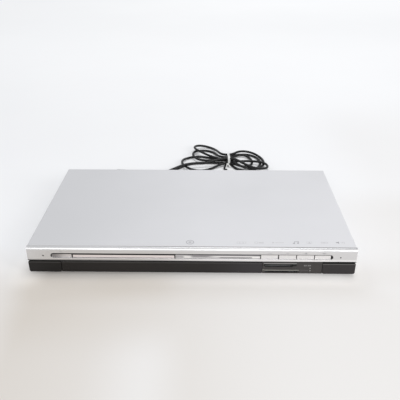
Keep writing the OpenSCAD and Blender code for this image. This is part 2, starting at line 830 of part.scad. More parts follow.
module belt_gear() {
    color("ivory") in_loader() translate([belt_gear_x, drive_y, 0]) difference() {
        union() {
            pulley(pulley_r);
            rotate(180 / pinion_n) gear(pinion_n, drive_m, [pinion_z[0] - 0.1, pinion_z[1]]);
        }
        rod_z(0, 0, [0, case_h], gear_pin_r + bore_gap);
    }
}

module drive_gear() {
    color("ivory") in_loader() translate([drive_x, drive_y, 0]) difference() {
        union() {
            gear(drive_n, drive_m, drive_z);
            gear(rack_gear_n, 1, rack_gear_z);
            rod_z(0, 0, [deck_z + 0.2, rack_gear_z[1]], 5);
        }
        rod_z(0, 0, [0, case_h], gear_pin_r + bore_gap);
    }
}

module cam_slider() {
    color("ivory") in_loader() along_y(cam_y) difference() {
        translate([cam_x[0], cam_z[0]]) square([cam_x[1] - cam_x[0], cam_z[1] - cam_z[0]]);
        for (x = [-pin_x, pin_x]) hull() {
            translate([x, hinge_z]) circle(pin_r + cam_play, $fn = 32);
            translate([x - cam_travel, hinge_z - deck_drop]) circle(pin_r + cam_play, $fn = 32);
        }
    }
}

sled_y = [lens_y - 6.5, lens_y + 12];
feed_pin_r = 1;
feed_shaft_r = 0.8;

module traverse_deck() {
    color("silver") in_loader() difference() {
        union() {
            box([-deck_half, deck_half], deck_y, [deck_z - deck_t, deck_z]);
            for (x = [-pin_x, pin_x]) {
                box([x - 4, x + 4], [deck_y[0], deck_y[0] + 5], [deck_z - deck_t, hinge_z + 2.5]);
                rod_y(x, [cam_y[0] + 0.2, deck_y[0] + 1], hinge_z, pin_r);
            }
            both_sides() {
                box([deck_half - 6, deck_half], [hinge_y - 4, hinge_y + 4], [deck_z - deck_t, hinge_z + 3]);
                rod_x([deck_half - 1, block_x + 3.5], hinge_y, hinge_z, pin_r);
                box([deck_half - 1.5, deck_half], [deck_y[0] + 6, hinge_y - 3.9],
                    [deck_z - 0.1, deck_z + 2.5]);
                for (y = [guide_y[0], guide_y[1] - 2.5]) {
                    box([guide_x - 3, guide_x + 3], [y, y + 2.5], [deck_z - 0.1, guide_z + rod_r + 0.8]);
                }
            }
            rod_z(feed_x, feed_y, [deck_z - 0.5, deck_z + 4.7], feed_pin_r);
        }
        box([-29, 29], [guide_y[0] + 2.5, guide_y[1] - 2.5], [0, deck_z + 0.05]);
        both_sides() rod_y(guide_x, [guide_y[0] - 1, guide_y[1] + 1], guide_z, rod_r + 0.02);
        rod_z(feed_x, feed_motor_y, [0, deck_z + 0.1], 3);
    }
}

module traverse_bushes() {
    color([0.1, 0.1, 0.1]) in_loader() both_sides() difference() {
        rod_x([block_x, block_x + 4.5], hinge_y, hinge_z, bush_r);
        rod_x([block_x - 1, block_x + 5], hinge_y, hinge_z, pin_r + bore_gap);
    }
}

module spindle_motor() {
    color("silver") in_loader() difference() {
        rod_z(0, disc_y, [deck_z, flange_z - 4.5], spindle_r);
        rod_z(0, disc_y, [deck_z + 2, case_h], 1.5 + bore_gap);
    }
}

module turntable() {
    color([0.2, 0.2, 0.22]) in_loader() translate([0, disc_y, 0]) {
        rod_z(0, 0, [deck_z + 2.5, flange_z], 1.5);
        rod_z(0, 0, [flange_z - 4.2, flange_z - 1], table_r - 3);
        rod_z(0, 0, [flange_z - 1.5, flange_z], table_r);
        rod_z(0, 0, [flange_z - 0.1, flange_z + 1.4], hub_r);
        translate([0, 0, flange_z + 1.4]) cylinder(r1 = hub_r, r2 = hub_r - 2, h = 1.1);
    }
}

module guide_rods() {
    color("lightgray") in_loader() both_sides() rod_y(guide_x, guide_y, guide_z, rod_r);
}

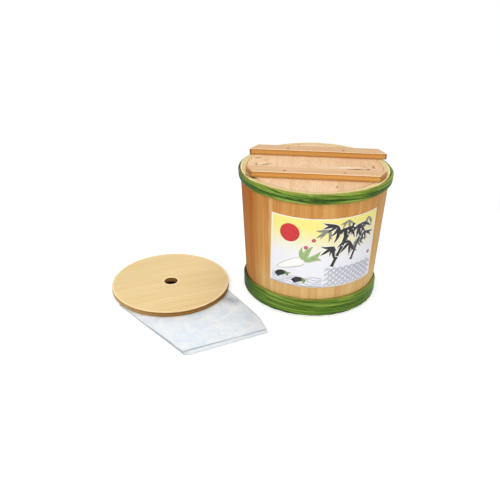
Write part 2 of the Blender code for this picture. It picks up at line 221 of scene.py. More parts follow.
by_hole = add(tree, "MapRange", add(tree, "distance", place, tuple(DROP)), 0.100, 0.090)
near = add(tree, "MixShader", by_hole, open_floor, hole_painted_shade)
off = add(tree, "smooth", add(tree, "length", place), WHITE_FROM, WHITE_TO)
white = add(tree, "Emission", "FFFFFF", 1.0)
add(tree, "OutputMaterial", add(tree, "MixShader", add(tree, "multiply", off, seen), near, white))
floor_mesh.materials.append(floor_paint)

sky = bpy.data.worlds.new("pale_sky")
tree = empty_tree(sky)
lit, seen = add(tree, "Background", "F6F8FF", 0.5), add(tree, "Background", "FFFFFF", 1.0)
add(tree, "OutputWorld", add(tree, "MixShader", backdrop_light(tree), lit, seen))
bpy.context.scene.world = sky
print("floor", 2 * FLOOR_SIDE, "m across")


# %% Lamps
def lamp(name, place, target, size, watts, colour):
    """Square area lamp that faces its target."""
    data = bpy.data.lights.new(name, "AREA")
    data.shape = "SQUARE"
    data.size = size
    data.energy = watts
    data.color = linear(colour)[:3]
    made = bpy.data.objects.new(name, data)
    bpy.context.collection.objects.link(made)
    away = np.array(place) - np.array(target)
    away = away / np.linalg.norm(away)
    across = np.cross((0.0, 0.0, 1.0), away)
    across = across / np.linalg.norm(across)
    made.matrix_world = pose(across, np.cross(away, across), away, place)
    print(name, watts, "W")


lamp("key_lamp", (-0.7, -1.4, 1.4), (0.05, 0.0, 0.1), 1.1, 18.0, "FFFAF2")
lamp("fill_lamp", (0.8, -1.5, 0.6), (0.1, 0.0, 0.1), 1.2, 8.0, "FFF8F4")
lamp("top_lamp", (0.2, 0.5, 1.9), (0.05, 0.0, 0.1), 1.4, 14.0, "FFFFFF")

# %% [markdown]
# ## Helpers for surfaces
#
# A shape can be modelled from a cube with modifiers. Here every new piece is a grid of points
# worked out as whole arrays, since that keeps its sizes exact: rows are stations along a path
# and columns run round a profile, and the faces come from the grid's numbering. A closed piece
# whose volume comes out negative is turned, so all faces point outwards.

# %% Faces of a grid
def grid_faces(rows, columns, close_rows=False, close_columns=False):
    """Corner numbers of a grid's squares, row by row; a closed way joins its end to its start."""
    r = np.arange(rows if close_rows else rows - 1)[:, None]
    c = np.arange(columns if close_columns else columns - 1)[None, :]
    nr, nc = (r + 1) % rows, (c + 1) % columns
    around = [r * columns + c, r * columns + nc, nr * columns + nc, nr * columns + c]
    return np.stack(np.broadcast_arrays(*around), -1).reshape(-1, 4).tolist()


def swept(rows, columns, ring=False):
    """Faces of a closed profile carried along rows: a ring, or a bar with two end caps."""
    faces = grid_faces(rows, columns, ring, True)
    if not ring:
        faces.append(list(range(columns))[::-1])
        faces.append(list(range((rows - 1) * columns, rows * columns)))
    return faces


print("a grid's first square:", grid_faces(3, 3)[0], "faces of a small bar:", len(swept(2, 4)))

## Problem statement
Print the lines above, unchanged, from the start of the records to the line with "feed_shaft_r = 0.8;", including that final line.

## Result for this exercise
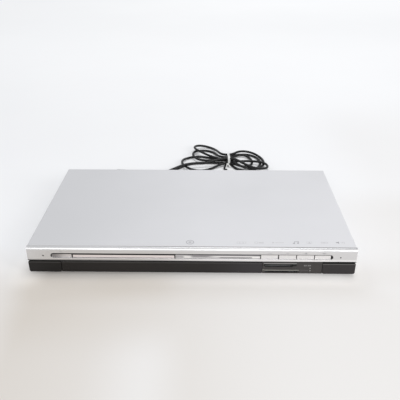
Keep writing the OpenSCAD and Blender code for this image. This is part 2, starting at line 830 of part.scad. More parts follow.
module belt_gear() {
    color("ivory") in_loader() translate([belt_gear_x, drive_y, 0]) difference() {
        union() {
            pulley(pulley_r);
            rotate(180 / pinion_n) gear(pinion_n, drive_m, [pinion_z[0] - 0.1, pinion_z[1]]);
        }
        rod_z(0, 0, [0, case_h], gear_pin_r + bore_gap);
    }
}

module drive_gear() {
    color("ivory") in_loader() translate([drive_x, drive_y, 0]) difference() {
        union() {
            gear(drive_n, drive_m, drive_z);
            gear(rack_gear_n, 1, rack_gear_z);
            rod_z(0, 0, [deck_z + 0.2, rack_gear_z[1]], 5);
        }
        rod_z(0, 0, [0, case_h], gear_pin_r + bore_gap);
    }
}

module cam_slider() {
    color("ivory") in_loader() along_y(cam_y) difference() {
        translate([cam_x[0], cam_z[0]]) square([cam_x[1] - cam_x[0], cam_z[1] - cam_z[0]]);
        for (x = [-pin_x, pin_x]) hull() {
            translate([x, hinge_z]) circle(pin_r + cam_play, $fn = 32);
            translate([x - cam_travel, hinge_z - deck_drop]) circle(pin_r + cam_play, $fn = 32);
        }
    }
}

sled_y = [lens_y - 6.5, lens_y + 12];
feed_pin_r = 1;
feed_shaft_r = 0.8;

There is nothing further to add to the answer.